One of my favorite aspects of my work focuses on helping high-growth businesses and non-profits home in on their brand.
It's exciting work, rampant with potential. I especially love doing this with the specific clients I work with. Typically staff of a non-profit or small business that is facing monumental and rapid growth never thought of their mission, service, or product as a brand, and they definitely never thought of themselves as one either.
As an entity, a business does not have a beating heart, conscious thought, opinions, or a sense of humor. The act of applying these things to a non-living fixture is called personification, and it's how much of the population begins to build trust with something that does not have the emotional structure to create trust in the first place. The way this happens is if the people behind the business have great personalities.
The folks providing exceptional customer service; the writers behind website copy; the creators of social media content; graphic designers; product designers; photographers; event coordinators; PR specialists; field coordinators; development directors and others are the brand ambassadors for the businesses and non-profits they work for.
When the passion a staff-person has for the mission of the non-profit they're working for is palpable or the belief an employee has in the product or service their selling doesn't cIock out at 5:00pm; those feelings can be felt beyond just the framework of the business' four walls, and the W-2 their names are on.
They bring this passion to dinner with them, where they share with their friends about an exciting new project they're working on.
They bring it to the farmers market, where they share about new software coming out that can help streamline services to the vendor they're buying from.
They bring it to an event they're attending and mention the importance of their company's work to a potential donor.
They bring it to the brewery where they're enjoying a tasting and casually mentions an idea for a potential collaboration to the owner.
When they share, mention, or show to a network outside of their business's email list, they're perpetuating the brand of the company or non-profit they work for, and informally planting seeds for potential partnerships, opportunities, or the creation of loyal patrons or donors. They're also doing this without even meaning to. Passive selling like that, is when you know the pieces of your brand is in alignment.
Businesses have brands because the people that operate them have charisma.
Yes, a brand's components - font, colors, media filters, - can be perpetuated without an exuberant human being, but a brand is so much more than that. A brand is they way in which your business or non-profit is internalized. It's how it makes people feel when they come in contact with it, and it influences said business' and non-profit's reputation.

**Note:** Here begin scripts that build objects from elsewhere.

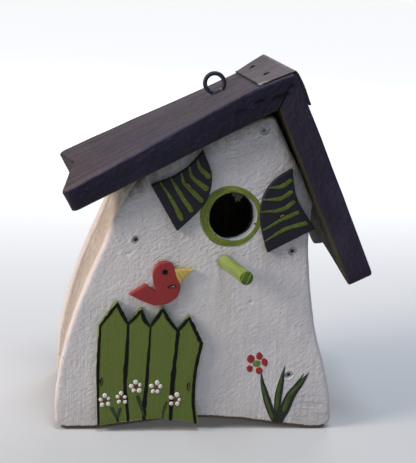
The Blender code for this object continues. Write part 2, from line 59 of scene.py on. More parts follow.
# Sizes repeated from the CAD source, in millimetres
FRONT_Y, BACK_Y = -29.0, 81.0
PANEL = 12.0
INNER_FRONT_Y, INNER_BACK_Y = FRONT_Y + PANEL, BACK_Y - PANEL
GAP = 0.3
SIDE_RECESS = 3.0
FOOT_RADIUS = 9.0
ARCH_HEIGHT, ARCH_START_X, ARCH_END_X = 7.9, -86.0, 73.0
# (height, x) up the panels' left and right edges
LEFT_EDGE = [
    (9, -107.2), (24, -107.0), (43, -105), (69, -99.5), (100, -90), (134, -76.5), (158, -67.4), (180, -55.9),
]
RIGHT_EDGE = [
    (9, 87.3), (28, 84.8), (52, 78.1), (75, 70.8), (103, 65.4), (130, 61.7), (150, 61.4), (164, 61.9),
]
# The panels' edge beside the flap, going up, and then where their top falls clear of the roof
FLAP_SIDE = [(54.6, 180.0), (46.8, 194.4), (41.0, 204.6), (33.0, 220.4)]
APEX_TOP = [(31.4, 221.8), (28.2, 221.9), (22.6, 220.3), (13.5, 216.4), (2.0, 211.0)]
LEFT_INNER_LOW, LEFT_INNER_HIGH = (-71.0, 12.0), (-33.0, 190.0)
RIGHT_INNER_X = 40.0
LEFT_SIDE_TOP, RIGHT_SIDE_TOP, SIDE_BOTTOM = 176.0, 165.0, 4.0
LEFT, RIGHT = -1, 1
RIDGE = (40.6, 252.5)
SLOPE = {LEFT: radians(28.9), RIGHT: radians(64.3)}
THICKNESS = {LEFT: 17.0, RIGHT: 19.0}
ROOF_FRONT_Y, ROOF_BACK_Y = -41.0, 77.0
ROOF_LENGTH = {LEFT: 168.0, RIGHT: 150.0}
NOTCH_DEPTH = {LEFT: 10.0, RIGHT: 17.5}
EAVE_CORNER = 6.0
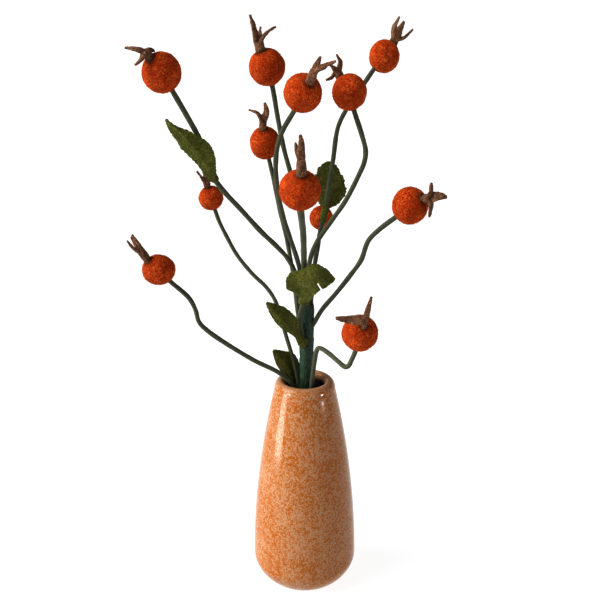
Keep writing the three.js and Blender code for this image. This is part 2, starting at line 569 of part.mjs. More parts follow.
sprig.add(meshOf(makeVase(), 'vase', FINISHES.glaze));
sprig.add(meshOf(without(makeSleeve(), wireHoles), 'stem_binding', FINISHES.tape));
for (const [name, stem] of Object.entries(STEMS)) {
  sprig.add(meshOf(makeWire(stem), name, FINISHES.wire_cover));
}
HIPS.forEach((hip, i) => {
  sprig.add(meshOf(makeBall(hip, wireHoles[i]), `hip_${i + 1}`, FINISHES.orange_felt));
  sprig.add(meshOf(makeCalyx(hip), `calyx_${i + 1}`, FINISHES.brown_felt));
});
for (const [name, leaf] of Object.entries(LEAVES)) {
  sprig.add(meshOf(makeLeaf(leaf, nearLeaves), name, FINISHES.green_felt));
}

export default sprig;
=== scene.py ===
"""A felt rose hip sprig standing in a speckled glazed bud vase.

Twelve needle-felted hips with rolled felt calyxes sit on covered wires. The wires are bound together with
tape, five felt leaves are wrapped on, and the bound stem stands in the vase. Every piece is a surface worked
out with numpy, in metres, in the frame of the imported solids.
"""

import logging
import math
from collections.abc import Sequence
from dataclasses import dataclass, field
from enum import Enum

import bpy
import numpy as np
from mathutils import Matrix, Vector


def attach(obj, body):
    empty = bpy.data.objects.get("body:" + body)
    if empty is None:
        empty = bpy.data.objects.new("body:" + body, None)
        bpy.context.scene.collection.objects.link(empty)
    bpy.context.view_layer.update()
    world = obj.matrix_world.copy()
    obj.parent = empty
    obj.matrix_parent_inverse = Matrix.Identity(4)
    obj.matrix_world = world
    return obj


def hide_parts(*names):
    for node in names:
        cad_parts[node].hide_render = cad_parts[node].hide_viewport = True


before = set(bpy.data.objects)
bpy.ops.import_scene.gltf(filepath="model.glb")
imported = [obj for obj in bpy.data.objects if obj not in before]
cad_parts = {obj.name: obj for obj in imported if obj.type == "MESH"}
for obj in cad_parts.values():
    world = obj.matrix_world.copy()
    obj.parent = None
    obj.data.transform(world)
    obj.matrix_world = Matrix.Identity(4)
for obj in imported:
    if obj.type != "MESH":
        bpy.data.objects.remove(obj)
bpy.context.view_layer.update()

Array = np.ndarray
Point = tuple[float, float, float]
Colour = tuple[float, float, float]
Socket = bpy.types.NodeSocket

log = logging.getLogger("sprig")

MM = 0.001
FULL_TURN = 2 * math.pi
HALF_TURN = math.pi
QUARTER_TURN = math.pi / 2
SPAN_SAMPLES = 24  # points worked out on each span of a route
PILE_WAVES = 40  # waves summed for the small tufts of felt
HAIR_ROOTS = 0.995  # where a ball's loose fibres start, as a share of its radius
WIRE_SEED, TAPE_SEED, LEAF_SEED = 100, 200, 300  # a piece adds its number, and a hip's seed is its number
BODY = "root"


# Shapes as arrays


@dataclass
class Surface:
    """A closed surface whose faces point outwards.

    Attributes:
        points: Corner places in metres, one row each.
        quads: Four point numbers for each four-sided face.
        triangles: Three point numbers for each triangle.
        uv: One pair for each face corner, the quads' corners first, or None.
        fibre: 1 for a point of a loose fibre and 0 elsewhere, or None.
        shade: The painted shade of each point, 1 deep in the seam between two pieces and 0 in the open, or
            None.
    """

    points: Array
    quads: Array
    triangles: Array
    uv: Array | None = None
    fibre: Array | None = None
    shade: Array | None = None

    def marks(self) -> Array:
        """Gives the fibre mark of every point, 0 where none is set."""
        return np.zeros(len(self.points)) if self.fibre is None else self.fibre


def joined(surfaces: Sequence[Surface]) -> Surface:
    """Puts surfaces side by side into one, without welding them.

    Args:
        surfaces: The surfaces, of which none keeps its corner coordinates.

    Returns:
        One surface with the points of all, and the fibre marks of each.
    """
    starts = np.cumsum([0] + [len(surface.points) for surface in surfaces])
    return Surface(
        points=np.vstack([surface.points for surface in surfaces]),
        quads=np.vstack([surface.quads + start for surface, start in zip(surfaces, starts)]),
        triangles=np.vstack([surface.triangles + start for surface, start in zip(surfaces, starts)]),
        fibre=np.concatenate([surface.marks() for surface in surfaces]),
    )


def unit(vectors: Array) -> Array:
    """Scales each row to length one."""
    return vectors / np.maximum(np.linalg.norm(vectors, axis=-1, keepdims=True), 1e-12)


def travelled(line: Array) -> Array:
    """Gives the length along a line of points up to each of them."""
    return np.concatenate([[0.0], np.cumsum(np.linalg.norm(np.diff(line, axis=0), axis=1))])


def even_points(line: Array, count: int) -> Array:
    """Places points along a line, the same distance apart, from its start to its end.

    Args:
        line: Points in order, one row each.
        count: The number of points wanted.

    Returns:
        The new points, one row each.
    """
    length = travelled(line)
    where = np.linspace(0.0, length[-1], count)
    return np.stack([np.interp(where, length, line[:, axis]) for axis in range(3)], axis=1)


def even_steps(line: Array, step: float) -> Array:
    """Places points along a line about a step apart, in metres, from its start to its end."""
    return even_points(line, max(3, round(travelled(line)[-1] / step) + 1))


def smooth_route(route: Sequence[Point], step: float) -> Array:
    """Runs a smooth line through given points.

    Between two knots the line is the cubic that leaves and arrives with centripetal Catmull-Rom tangents:
    each span counts as the root of its length, and the route is mirrored past its two ends.

    Args:
        route: Knots in millimetres.
        step: The wanted step in metres.

    Returns:
        Points in metres at even steps.
    """
    knots = np.array(route, float) * MM
    padded = np.vstack([2 * knots[0] - knots[1], knots, 2 * knots[-1] - knots[-2]])
    spans = np.sqrt(np.linalg.norm(np.diff(padded, axis=0), axis=1))[:, None]
    before, here, after = spans[:-2], spans[1:-1], spans[2:]
    p0, p1, p2, p3 = padded[:-3], padded[1:-2], padded[2:-1], padded[3:]
    leave = here * ((p1 - p0) / before - (p2 - p0) / (before + here) + (p2 - p1) / here)
    arrive = here * ((p2 - p1) / here - (p3 - p1) / (here + after) + (p3 - p2) / after)
    p1, p2, leave, arrive = (part[:, None, :] for part in (p1, p2, leave, arrive))
    t = np.linspace(0.0, 1.0, SPAN_SAMPLES, endpoint=False)[None, :, None]
    curve = (
        p1 + leave * t + (3 * (p2 - p1) - 2 * leave - arrive) * t**2
        + (2 * (p1 - p2) + leave + arrive) * t**3
    )
    return even_steps(np.vstack([curve.reshape(-1, 3), knots[-1:]]), step)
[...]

So when it comes to homing in on brand of a business or non-profit it's imperative and exciting to determine what makes it distinct.
The branding process clients undergo when working with Pressed (me) is the very first part of the work we do together. Inevitably I run into similar questions each time I work with a client. At its essence when the staff describe the work they do and the reason they do it, they are filled with passion. They use sentences that are declarative, and leave no room for doubt. They effortlessly throw down tag-lines that create real call-to-actions, and an urgency to join their movement, work, or mission. As I gather this information, and the conversation winds down, the staff members bring an end to the discussion made electric by their passion, by saying "we can't use any of that."
When I ask why, they say it's too pointed. It uses language that might overwhelm someone who doesn't already believe in the work they do. It's too bold.
Clarity will always be key in spreading the message of a brand, and in my opinion if something feels bold, it probably feels clear.
Trying to manipulate a message to ensure it gets the point-across without ruffling too many feathers, yet providing a platform for people get excited about and to come together on is a waste of time. It's a methodology that cancels the other out, and I call it "pursuing neutrality."
If we as leaders in business and non-profits try to formulate a brand that stays within the lines of achieving a perfect balance, it will not stand out. The world is so saturated with ideas and marketing platforms have all, but become scream rooms with everyone's voices trying to compete, the only way to stand out is to buck the norm; to say what you really mean, and to say it boldly.
A definite brand, a bright message, a tag-line that clearly lights the way - bold brand elements make for a team that is rooted in the work they're doing and why. It makes them brave, and resolute in their work, and are personality attributes that follow an employee wherever they go - making space for them to build trust on behalf of the business on and off the clock.
Branding is made up of many things - the people perpetuating it, what they're saying, how they're saying it, and how they're making people feel. And no one ever felt anything by feeling neutral.